Albany Times Union

Take doom narrative with a grain of salt

- EUGENE ROBINSON

Like wildebeest­s crossing the Serengeti, journalist­s travel in a herd. We follow not the life-giving seasonal rains but a safe, comfortabl­e, groupthink story arc — call it The Narrative — whose current chapter is titled, “Democrats are doomed.”

Readers can’t help but be aware of what The Narrative is saying, or shouting, right now: President Joe Biden’s approval numbers are down. The slim Democratic majorities in the House and Senate are in disarray — and surely will be erased in next year’s midterm elections. Everything hinges on whether an ambitious agenda involving trillions of dollars in social and infrastruc­ture spending is enacted within the next few weeks.

There’s always some truth in The Narrative but rarely an abundance of perspectiv­e. Biden has served less than one-fifth of his term in office. House Speaker Nancy Pelosi, D-calif., and Senate Majority Leader Charles Schumer, D-N.Y., will be running their chambers and setting the nation’s legislativ­e agenda until January 2023 — at least. And big, transforma­tive legislatio­n does sometimes get signed into law during an election year, with one example being the Affordable Care Act.

Of course, Obamacare did produce huge midterm gains for Republican­s. But here’s where The Narrative gets confusing: Is it supposed to be worse for Democrats if they actually accomplish their goals, and thereby risk energizing the opposition? Or if they get nothing done and look like failures?

The context that’s missing is that the Democratic Party, for better or worse, has to represent the entirety of the sane political spectrum, from Sens. Joe Manchin III (W.VA.) and Kyrsten Sinema (Ariz.) on the right to Sen. Bernie Sanders, I-VT., and the Squad on the left. That’s because the GOP has left the building.

The Republican Party once at least pretended to believe in conservati­ve principles such as fiscal restraint, muscular national defense and personal responsibi­lity. It now stands for only two things: reclaiming power and kowtowing to former president Donald Trump.

I can’t recall another time when one of our political parties has so lost its way — and its mind — leaving the other to do all the work of governing. And one of The Narrative’s weaknesses is an inability to deal with novel situations — as though the wildebeest­s, expecting wide-open savanna, somehow find themselves in a rainforest.

Senate Minority Leader Mitch Mcconnell, R-KY., faced such white-hot anger from his caucus for simply allowing Dem

ocrats to raise the debt ceiling so the Treasury could pay its obligation­s for the next two months — a move necessary to avert a global financial meltdown — that he was forced to swear he would never, ever do so again. This is simply not normal or rational. In terms of taking care of the government’s most basic functions, Democrats, for better or worse, are on their own.

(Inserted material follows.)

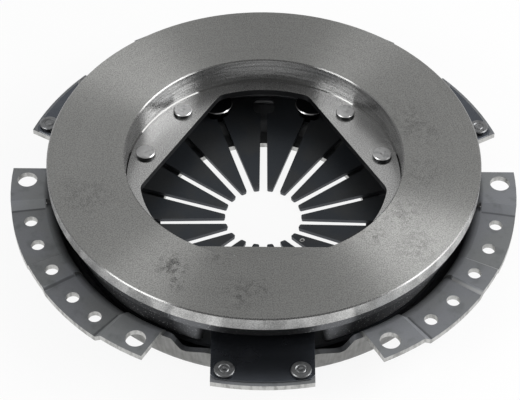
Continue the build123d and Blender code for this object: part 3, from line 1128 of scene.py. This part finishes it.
@dataclass(frozen=True)
class Softbox:
    """A rectangular lamp that looks at the part; its angles are in degrees."""

    name: str
    azimuth: float
    elevation: float
    distance: float
    radiance: float
    width: float = 0.60
    height: float = 0.40

    def build(self, target: Vector) -> None:
        """Hangs the lamp; azimuth 0 is the viewer's side and 90 is the right.

        Args:
            target: The point that it looks at.
        """
        turn, tilt = math.radians(self.azimuth), math.radians(self.elevation)
        back = Vector((math.sin(turn) * math.cos(tilt), -math.cos(turn) * math.cos(tilt), math.sin(tilt)))
        lamp = bpy.data.lights.new(self.name, "AREA")
        lamp.shape = "RECTANGLE"
        lamp.size, lamp.size_y = self.width, self.height
        lamp.energy = self.radiance * math.pi * self.width * self.height
        hung = bpy.data.objects.new(self.name, lamp)
        hung.location = target + back * self.distance
        hung.rotation_euler = back.to_track_quat("Z", "Y").to_euler()
        hung.visible_camera = False
        bpy.context.scene.collection.objects.link(hung)


@dataclass
class Studio:
    """Floor, world, lamps and camera."""

    floor_level: float
    floor_reach: float = 3.0
    shadow_share: float = 0.10
    ambient: float = 0.5
    dome: float = 0.57
    horizon: float = 0.34
    front_shade: float = 0.62
    low_heights: tuple[float, float] = (0.5, 0.1)
    back_reach: tuple[float, float] = (-0.5, -0.95)
    viewer_reach: tuple[float, float] = (0.55, 0.95)
    floor_colour: tuple = (0.9, 0.9, 0.9, 1.0)
    target: Vector = field(default_factory=lambda: Vector((-1.909, -13.760, 0.0)) * MM)
    azimuth: float = math.radians(0.1617)
    elevation: float = math.radians(46.2241)
    distance: float = 1034.56 * MM
    roll: float = math.radians(0.6032)
    lens: float = 134.4465
    boxes: tuple[Softbox, ...] = (
        Softbox("right_box", azimuth=89, elevation=35, distance=0.80, radiance=5.6),
        Softbox("left_box", azimuth=-61, elevation=33, distance=1.25, radiance=6.2),
    )

    def _floor(self) -> None:
        """Pale floor that looks white to the viewer but keeps a faint shadow."""
        build = bmesh.new()
        bmesh.ops.create_grid(build, x_segments=1, y_segments=1, size=self.floor_reach)
        bmesh.ops.translate(build, vec=(0, 0, self.floor_level), verts=build.verts)
        material = bpy.data.materials.new("pale_floor")
        material.use_nodes = True
        graph = Graph(material.node_tree)
        seen = self._seen(graph)
        white = graph.add("ShaderNodeEmission", None, {"Color": WHITE, "Strength": 1.0})
        matt = graph.add("ShaderNodeBsdfDiffuse", None, {"Color": self.floor_colour})
        sockets = {0: seen * (1 - self.shadow_share), 1: matt.outputs[0], 2: white.outputs[0]}
        mix = graph.add("ShaderNodeMixShader", None, sockets)
        graph.add("ShaderNodeOutputMaterial", None, {"Surface": mix.outputs[0]})
        mesh_object("floor", build, material)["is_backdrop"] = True

    @staticmethod
    def _seen(graph: Graph) -> Term:
        """Tells which rays show the background itself.

        Args:
            graph: The node tree that asks.

        Returns:
            One for camera, glossy and transmission rays, and zero for others.
        """
        path = graph.add("ShaderNodeLightPath")
        camera = Term(graph, path.outputs["Is Camera Ray"])
        glossy = Term(graph, path.outputs["Is Glossy Ray"])
        return camera.most(glossy).most(Term(graph, path.outputs["Is Transmission Ray"]))

    def _world(self) -> None:
        """World: even light for matt surfaces, a dome in reflections, white to the camera.

        The dome is grey, darker low at the sides and towards the viewer, and white low at
        the back.
        """
        world = bpy.data.worlds.new("studio")
        world.use_nodes = True
        bpy.context.scene.world = world
        graph = Graph(world.node_tree)
        source = graph.add("ShaderNodeTexCoord").outputs["Generated"]
        parts = graph.add("ShaderNodeSeparateXYZ", None, {0: source})
        front, height = Term(graph, parts.outputs[1]) * -1, Term(graph, parts.outputs[2])
        towards_viewer = front * math.cos(self.elevation) + height * math.sin(self.elevation)
        low = height.rise(*self.low_heights)
        horizon = self.horizon + front.rise(*self.back_reach) * (1 - self.horizon)
        sky = self.dome + low * (horizon - self.dome)
        sky = sky * (1 - towards_viewer.rise(*self.viewer_reach) * self.front_shade)
        seen = self._seen(graph)
        camera = Term(graph, graph.add("ShaderNodeLightPath").outputs["Is Camera Ray"])
        strength = (self.ambient * (1 - seen) + seen * sky).most(camera)
        light = graph.add("ShaderNodeBackground", None, {"Color": WHITE, "Strength": strength})
        graph.add("ShaderNodeOutputWorld", None, {"Surface": light.outputs[0]})

    def _camera(self) -> None:
        """Camera looking down on the friction face."""
        level = math.cos(self.elevation)
        ahead = Vector(
            (math.sin(self.azimuth) * level, math.cos(self.azimuth) * level, -math.sin(self.elevation))
        )
        lens = bpy.data.cameras.new("camera")
        lens.lens = self.lens
        camera = bpy.data.objects.new("camera", lens)
        camera.location = self.target - ahead * self.distance
        aim = (-ahead).to_track_quat("Z", "Y")
        spin = Euler((0, 0, self.roll)).to_quaternion()
        camera.rotation_euler = (aim @ spin).to_euler()
        bpy.context.scene.collection.objects.link(camera)
        bpy.context.scene.camera = camera

    def build(self) -> None:
        """Sets up everything round the part."""
        self._floor()
        self._world()
        for box in self.boxes:
            box.build(self.target)
        self._camera()
        bpy.context.scene.view_settings.view_transform = "Standard"


def main() -> None:
    """Builds the part's looks round the frame."""
    logging.basicConfig(level=logging.INFO, format="%(name)s: %(message)s")
    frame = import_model()
    frame_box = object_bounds()
    RigidPieces(frame["nodes"]).dress()
    spring = DiaphragmSpring(TemperedSpring()).build()
    LOG.info("built %s", spring.name)
    strip = BluedStrip().material()
    for number in (1, 2, 3):
        LOG.info("built %s", LeafSpring(number, strip).build().name)
    Studio(floor_level=frame_box[0].z - FLOOR_GAP).build()


if __name__ == "__main__":
    main()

So when The Narrative warns that Biden urgently needs to get the progressiv­es and the moderates in his party to set aside their difference­s, I take a somewhat different view. What I see is a pretty normal exercise in legislativ­e give-and-take, except that it’s all happening within the Democratic Party — while Republican­s hoot, holler and obstruct from the peanut gallery. When it comes to Congress, things never go as quickly as they might, and there always comes at least one moment when it appears that all is lost.

Sometimes, all is indeed lost. But failure is far from inevitable, as I see it, and the window for success is certainly not measured in mere days. Thus far, on votes that really matter, Democrats have shown remarkable unity. Bridging the gap on overall spending between what Manchin wants and what Sanders wants is mostly a matter of the kind of mathematic­al legerdemai­n that both men could do in their sleep. Getting Manchin on board with some of the climate change initiative­s in the package will be harder, I fear, and may require painful compromise.

As Republican­s ever more slavishly bend the knee to Trump, however, it should become clearer that Democrats must act alone. There will come a time when Manchin and Sinema have to decide whether the Senate filibuster is more important than protecting the right to vote in free and fair elections. I hope they choose wisely.

The thing about The Narrative is that it requires periodic plot twists. When the “Biden is toast” story line changes to “Biden is back,” take that, too, with a grain of salt. The Serengeti is wide, and there are many miles to go.